YOUR GOAL »
Below is a listing; restate from it, character for character, the lines beginning at the line holding "before = set(bpy.data.objects)" and ending at the line holding "obj.data.transform(world)", both included.

[START SUPPLIED INFORMATION]

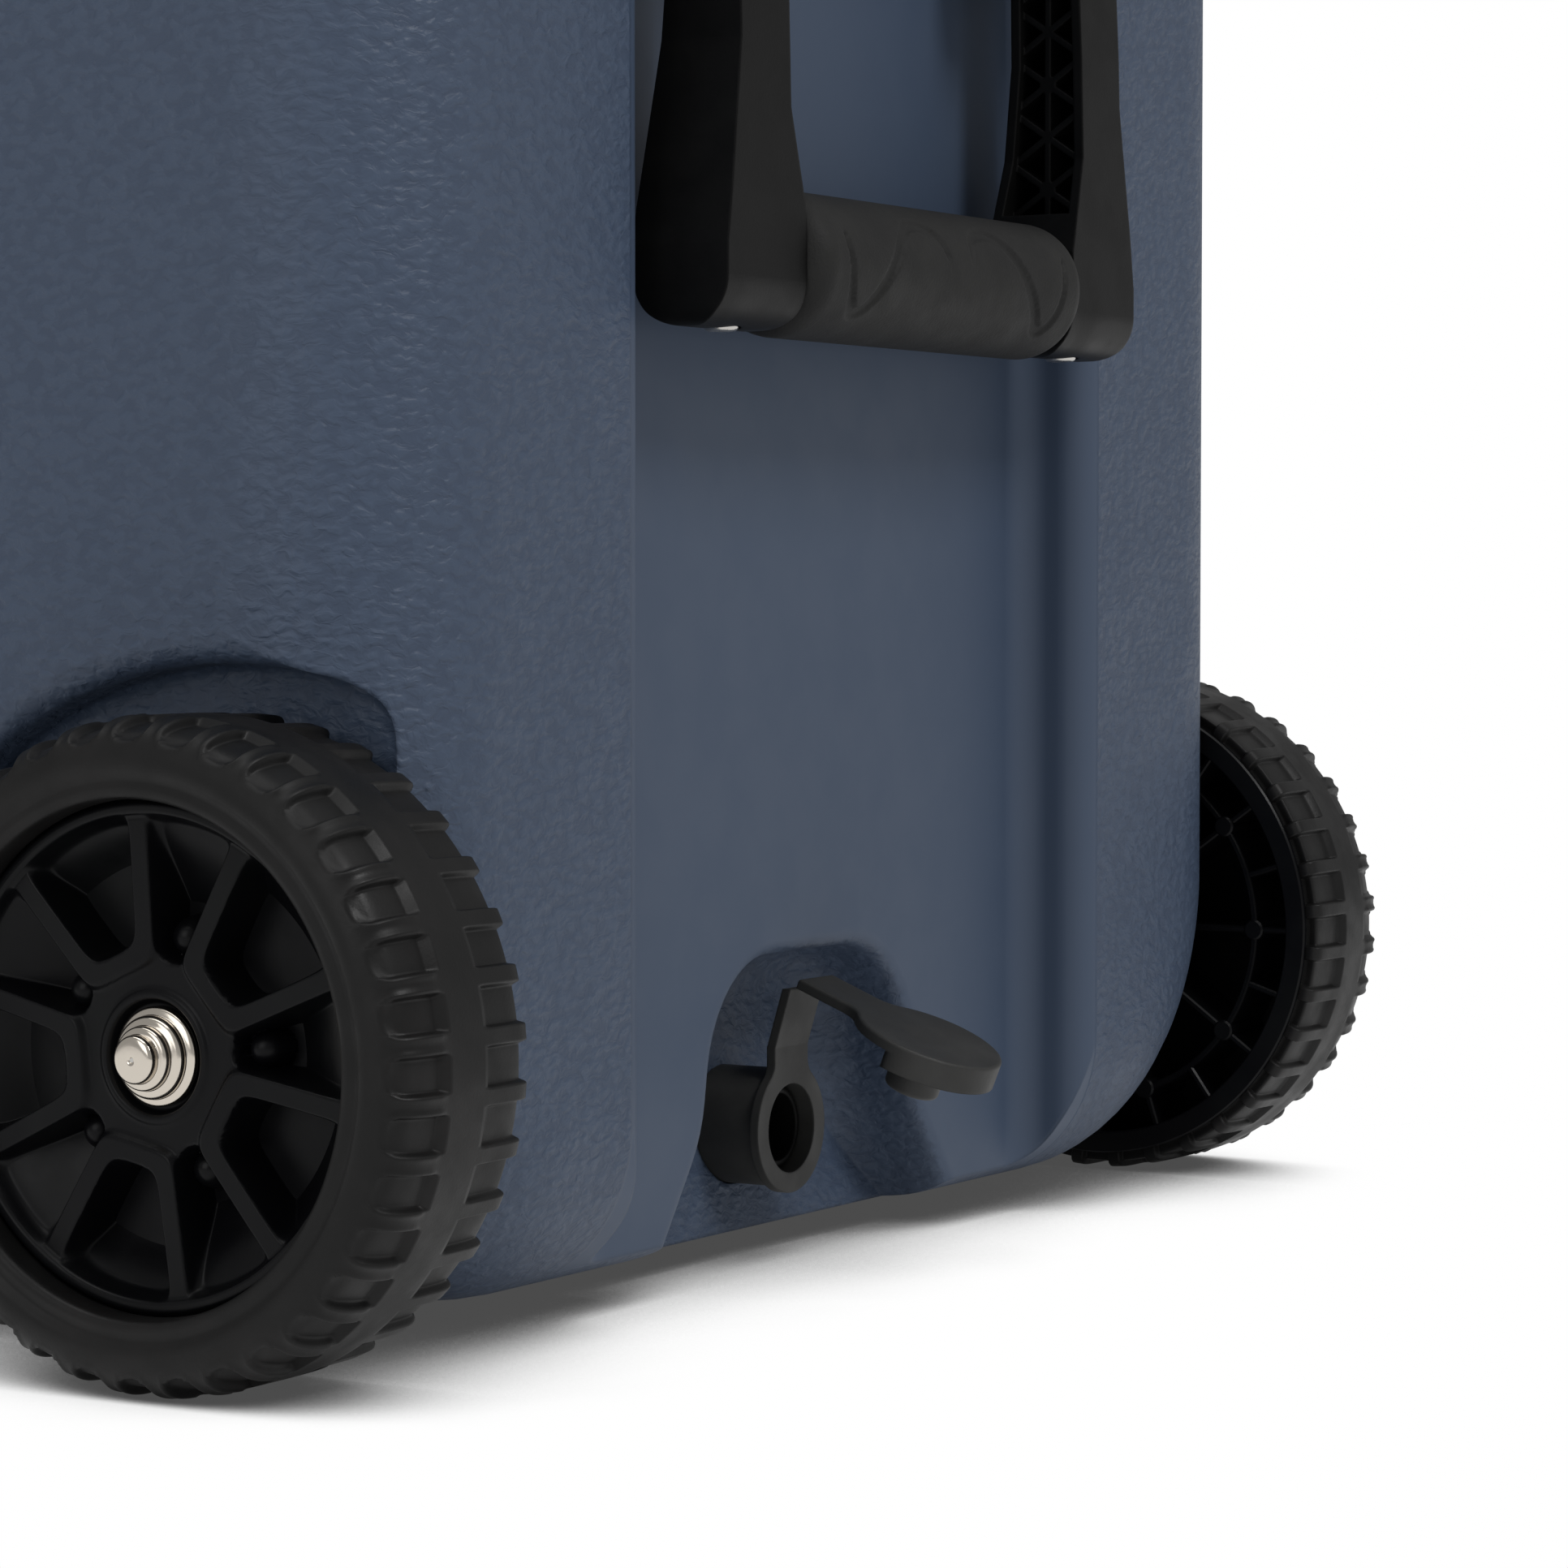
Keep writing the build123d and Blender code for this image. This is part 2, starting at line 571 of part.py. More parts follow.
def write_handle(name, grip_z, place):
    """One complete bail handle with its brackets, pins and screws."""
    arm = handle_arm(grip_z)
    write(name + "_left_arm", place(other_side(arm)))
    write(name + "_right_arm", place(arm))
    write(name + "_grip_core", place(grip_core(grip_z)))
    write(name + "_grip", place(grip_sleeve(grip_z)))
    screw = grip_screw(grip_z)
    write_group(name + "_grip_screws", [place(screw), place(other_side(screw))])
    bracket = handle_bracket()
    write(name + "_left_bracket", place(other_side(bracket)))
    write(name + "_right_bracket", place(bracket))
    pin = pivot_pin()
    write_group(name + "_pivot_pins", [place(pin), place(other_side(pin))])
    screws = [bracket_screw(y, z) for y, z in bracket_screw_spots()]
    screws += [other_side(screw) for screw in screws]
    write_group(name + "_bracket_screws", [place(screw) for screw in screws])


# ---- lid ------------------------------------------------------------------------------------------
def lid_block(inset, z0, z1):
    return along_z(footprint(inset - RIM_STEP), z0, z1)


def lid_shell():
    """Outer lid moulding with a sunk top panel and a pull lip at the front."""
    block = lid_block(0.0, LID_Z, LID_TOP)
    block = fillet(block.faces().sort_by(Axis.Z)[-1].edges(), LID_EDGE_R)
    sunk = lid_block(30.0, LID_TOP - 3.0, LID_TOP + 1.0)
    sunk = fillet(sunk.faces().sort_by(Axis.Z)[0].edges(), 2.0)
    lip = Pos(0, -HALF_W - RIM_STEP) * RectangleRounded(150, 18, 8)
    lip = along_z(lip, LID_Z, LID_Z + 9)
    lip = fillet(lip.faces().sort_by(Axis.Z)[-1].edges(), 3.0)
    shell = block - sunk + lip - lid_space()
    for hole in hinge_screw_holes(1):
        shell -= hole
    return shell


def lid_space():
    """Inside of the lid's outer moulding, open below."""
    inside = lid_block(LID_WALL, LID_Z, LID_TOP - 3.0 - LID_WALL)
    return fillet(inside.faces().sort_by(Axis.Z)[-1].edges(), LID_EDGE_R - 4.0)


def plug_outline(inset):
    length = CAVITY_X[1] - CAVITY_X[0] - 2 * (PLUG_GAP + inset)
    middle = (CAVITY_X[0] + CAVITY_X[1]) / 2
    return Pos(middle, 0) * RectangleRounded(length, 2 * (CAVITY_HALF_W - PLUG_GAP - inset),
                                             CAVITY_R - PLUG_GAP - inset)


def gasket_ring(z0, z1, half_width):
    """A flat ring that runs round the storage space, on the liner's flange."""
    middle = -10.0
    outer = plug_outline(middle - half_width)
    inner = plug_outline(middle + half_width)
    return along_z(outer, z0, z1) - along_z(inner, z0 - 1, z1 + 1)


def lid_liner():
    plate_top = LID_Z + 5.0
    plate = lid_block(LID_WALL, LID_Z, plate_top)
    plug = along_z(plug_outline(0.0), PLUG_Z, LID_Z)
    plug = fillet(plug.faces().sort_by(Axis.Z)[0].edges(), 5.0)
    liner = plate + plug - along_z(plug_outline(LINER), PLUG_Z + LINER, plate_top + 1)
    return liner - gasket_ring(LID_Z - 1, LID_Z + 2.4, 5.0)


def lid_foam():
    foam = lid_space() - lid_block(-2.0, LID_Z - 1, LID_Z + 5.0)
    return foam + along_z(plug_outline(LINER), PLUG_Z + LINER, LID_Z + 5.0)


# ---- hinges -----------------------------------------------------------------------------------------
def hinge_leaf(middle, side):
    """side +1 is the leaf on the lid, -1 the leaf on the box; knuckles interleave."""
    wall_y = HALF_W + RIM_STEP
    near, far = KNUCKLE_R + 0.8, KNUCKLE_R + 0.8 + LEAF_H
    z0, z1 = sorted((HINGE_Z + side * near, HINGE_Z + side * far))
    plate = Pos(middle, (z0 + z1) / 2) * RectangleRounded(HINGE_LEN, LEAF_H, 3.0)
    leaf = along_y(plate, wall_y, wall_y + LEAF_T)
    for x0, x1 in knuckle_spans(middle, side):
        web_z = sorted((HINGE_Z, HINGE_Z + side * (near + 2)))
        web = Pos((x0 + x1) / 2, sum(web_z) / 2) * Rectangle(x1 - x0, web_z[1] - web_z[0])
        leaf += along_y(web, wall_y + 0.15, wall_y + LEAF_T)
        leaf += rod_x(KNUCKLE_R, x0, x1, HINGE_Y, HINGE_Z)
    leaf -= rod_x(HINGE_PIN_R + HOLE_GAP, middle - HINGE_LEN, middle + HINGE_LEN,
                  HINGE_Y, HINGE_Z)
    for x, z in hinge_screw_spots(middle, side):
        leaf -= rod_y(SCREW_R + HOLE_GAP, wall_y - 1, wall_y + LEAF_T + 1, x, z)
    return leaf


def knuckle_spans(middle, side):
    """The box leaf has the two outer knuckles, the lid leaf the one between them."""
    third = HINGE_LEN / 6
    gap = 0.4
    if side > 0:
        return [(middle - third + gap, middle + third - gap)]
    end = HINGE_LEN / 2
    return [(middle - end, middle - third), (middle + third, middle + end)]


def hinge_screw_spots(middle, side):
    z = HINGE_Z + side * (KNUCKLE_R + 0.8 + 0.6 * LEAF_H)
    return [(middle - 30.0, z), (middle + 30.0, z)]


def hinge_screw_holes(side):
    wall_y = HALF_W + RIM_STEP
    return [rod_y(SCREW_R + HOLE_GAP, wall_y - 3.2, wall_y + 1, x, z)
            for middle in HINGE_X for x, z in hinge_screw_spots(middle, side)]


def hinge_screws(side):
    face_y = HALF_W + RIM_STEP + LEAF_T
    screws = []
    for middle in HINGE_X:
        for x, z in hinge_screw_spots(middle, side):
            head = rod_y(SCREW_HEAD_R, face_y, face_y + 2.0, x, z)
            head = fillet(head.faces().sort_by(Axis.Y)[-1].edges(), 1.2)
            screws.append(head + rod_y(SCREW_R, face_y - LEAF_T - 3.0, face_y, x, z))
    return screws


def hinge_pins():
    half = HINGE_LEN / 2 + 0.8
    return [rod_x(HINGE_PIN_R, middle - half, middle + half, HINGE_Y, HINGE_Z)
            for middle in HINGE_X]


# ---- drain ------------------------------------------------------------------------------------------
def drain_tube():
    tube = rod_x(MOUTH_R, *TUBE_X, 0, DRAIN_Z) + rod_x(NOSE_R, TUBE_X[0], NOSE_X, 0, DRAIN_Z)
    return tube - rod_x(TUBE_BORE_R, TUBE_X[0] - 1, NOSE_X + 1, 0, DRAIN_Z)


def drain_boot():
    """Rubber sleeve round the tube. The ring at its mouth runs up into a strap for the cap."""
    boot = rod_x(BARREL_R, POCKET_X, MOUTH_X - 1, 0, DRAIN_Z)
    strap = Pos(0, (DRAIN_Z + STRAP_BEND_Z) / 2) * Rectangle(STRAP_W, STRAP_BEND_Z - DRAIN_Z)
    front = Pos(0, DRAIN_Z) * Circle(RING_R) + strap
    necks = front.vertices().filter_by_position(Axis.Y, DRAIN_Z + 8, STRAP_BEND_Z - 1)
    front = fillet(necks, 5.0)
    boot += along_x(front, MOUTH_X - STRAP_T, MOUTH_X)
    strap_top = FOLD_Z - 0.8
    lean = make_face(Polyline((MOUTH_X - STRAP_T, STRAP_BEND_Z - 1), (MOUTH_X, STRAP_BEND_Z - 1),
                              (MOUTH_X, STRAP_BEND_Z), (FOLD_X - 0.4, strap_top),
                              (FOLD_X - 0.4 - STRAP_T, strap_top),
                              (MOUTH_X - STRAP_T, STRAP_BEND_Z), close=True))
    boot += along_y(lean, -STRAP_W / 2, STRAP_W / 2)
    return boot - rod_x(MOUTH_R, POCKET_X - 1, MOUTH_X + 1, 0, DRAIN_Z)


def drain_cap():
    """Flap with a stub plug below it. Built level from its fold, then tipped to its droop."""
    disc_x = FOLD_Z - DRAIN_Z
    tab = Pos(1.2 + 12.0, 0) * Rectangle(24.0, STRAP_W)
    disc = Pos(disc_x, 0) * Circle(CAP_DISC_R)
    outline = tab + disc
    necks = outline.vertices().filter_by_position(Axis.X, 10.0, 23.0)
    flap = along_z(fillet(necks, 7.0), 0.0, CAP_T)
    flap = fillet(flap.faces().sort_by(Axis.Z)[-1].edges(), 0.8)
    lip = disc - Pos(disc_x - 2.2, 0) * Circle(CAP_DISC_R)
    flap += along_z(lip, -CAP_LIP, 0.5)
    plug = rod_z(PLUG_R, -PLUG_END, 0.5, disc_x, 0)
    plug = fillet(plug.faces().sort_by(Axis.Z)[0].edges(), 1.2)
    plug -= rod_z(4.6, -PLUG_END - 1, -4.0, disc_x, 0)
    return Pos(FOLD_X, 0, FOLD_Z) * (Rot(0, CAP_DROOP, 0) * (flap + plug))


# ---- feet -------------------------------------------------------------------------------------------
def foot():
    pad = Pos(FOOT_X, FOOT_Y, 0) * Cylinder(FOOT_R, BOTTOM_Z, align=(Align.CENTER,) * 2
                                            + (Align.MIN,))
    pad = chamfer(pad.faces().sort_by(Axis.Z)[0].edges(), 1.5)
    pad -= rod_z(SCREW_HEAD_R + 1.0, -1, FOOT_SEAT_Z, FOOT_X, FOOT_Y)
    return pad - rod_z(SCREW_R + HOLE_GAP, 0, BOTTOM_Z + 1, FOOT_X, FOOT_Y)


def foot_screw():
    screw = rod_z(SCREW_HEAD_R, FOOT_SEAT_Z - 2.2, FOOT_SEAT_Z, FOOT_X, FOOT_Y)
    screw = fillet(screw.faces().sort_by(Axis.Z)[0].edges(), 1.0)
    return screw + rod_z(SCREW_R, FOOT_SEAT_Z, BOTTOM_Z + 3.0, FOOT_X, FOOT_Y)


def shell_screw_holes():
    """Blind holes in the shell for the foot, bracket and hinge screws."""
    foot_hole = rod_z(SCREW_R + HOLE_GAP, BOTTOM_Z - 1, BOTTOM_Z + 3.2, FOOT_X, FOOT_Y)
    holes = [foot_hole, other_side(foot_hole)]
    for y, z in bracket_screw_spots():
        hole = rod_x(SCREW_R + HOLE_GAP, -RECESS_DEPTH - 3.8, -RECESS_DEPTH + 1, y, z)
        for each in (hole, other_side(hole)):
            holes += [at_wheel_end(each), at_tow_end(each)]
    return holes + hinge_screw_holes(-1)


def write_all():
    space = foam_space()
    write("base_shell", base_shell(space))
    write("base_foam", base_foam(space))
    write("inner_liner", inner_liner())

    write("lid_shell", lid_shell())
    write("lid_foam", lid_foam())
    write("lid_liner", lid_liner())
    write("lid_gasket", gasket_ring(LID_Z - 0.8, LID_Z + 2.4, 4.8))
    write_group("hinge_box_leaves", [hinge_leaf(middle, -1) for middle in HINGE_X])
    write_group("hinge_lid_leaves", [hinge_leaf(middle, 1) for middle in HINGE_X])
    write_group("hinge_pins", hinge_pins())
    write_group("hinge_box_screws", hinge_screws(-1))
    write_group("hinge_lid_screws", hinge_screws(1))

    for kind, shape in (("tyre", tyre()), ("hub", hub())):
        right, left = both_pieces(place_wheel_part(shape))
        write("right_wheel_" + kind, right)
        write("left_wheel_" + kind, left)
    write_group("wheel_axles", both_pieces(stub_axle()))
    write_group("wheel_spacers", both_pieces(wheel_spacer()))
    write_group("wheel_push_caps", both_pieces(push_cap()))

    write_handle("end_handle", END_GRIP_Z, at_wheel_end)
    write_handle("tow_handle", TOW_GRIP_Z, at_tow_end)

    write("drain_tube", drain_tube())
    write("drain_boot", drain_boot())
    write("drain_cap", drain_cap())

    write("left_foot", other_side(foot()))
    write("right_foot", foot())
    write_group("foot_screws", both_pieces(foot_screw()))


write_all()
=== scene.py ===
import json
from math import cos, pi, radians, sin

import bmesh
import bpy
import numpy as np
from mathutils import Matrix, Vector


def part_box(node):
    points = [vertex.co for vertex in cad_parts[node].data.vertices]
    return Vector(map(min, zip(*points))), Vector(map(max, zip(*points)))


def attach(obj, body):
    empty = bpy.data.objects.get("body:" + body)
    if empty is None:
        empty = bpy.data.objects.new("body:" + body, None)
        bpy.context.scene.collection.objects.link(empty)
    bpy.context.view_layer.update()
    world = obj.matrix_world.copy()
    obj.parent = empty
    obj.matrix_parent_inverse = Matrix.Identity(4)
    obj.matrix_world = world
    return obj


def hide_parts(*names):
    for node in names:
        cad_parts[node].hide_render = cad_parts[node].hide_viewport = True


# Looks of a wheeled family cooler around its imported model. Metres, +X to the wheel end, +Y to
# the hinge side, +Z up. Shapes inside functions are worked out in millimetres and scaled once.

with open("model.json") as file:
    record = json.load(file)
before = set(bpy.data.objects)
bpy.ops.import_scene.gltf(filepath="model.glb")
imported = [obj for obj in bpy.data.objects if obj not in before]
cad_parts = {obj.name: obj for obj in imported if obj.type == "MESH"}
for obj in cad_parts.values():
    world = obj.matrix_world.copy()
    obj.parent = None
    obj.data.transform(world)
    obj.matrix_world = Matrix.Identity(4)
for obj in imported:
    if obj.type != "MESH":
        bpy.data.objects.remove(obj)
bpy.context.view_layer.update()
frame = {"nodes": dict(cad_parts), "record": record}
MM = 0.001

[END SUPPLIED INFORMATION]

FULL OUTPUT »
before = set(bpy.data.objects)
bpy.ops.import_scene.gltf(filepath="model.glb")
imported = [obj for obj in bpy.data.objects if obj not in before]
cad_parts = {obj.name: obj for obj in imported if obj.type == "MESH"}
for obj in cad_parts.values():
    world = obj.matrix_world.copy()
    obj.parent = None
    obj.data.transform(world)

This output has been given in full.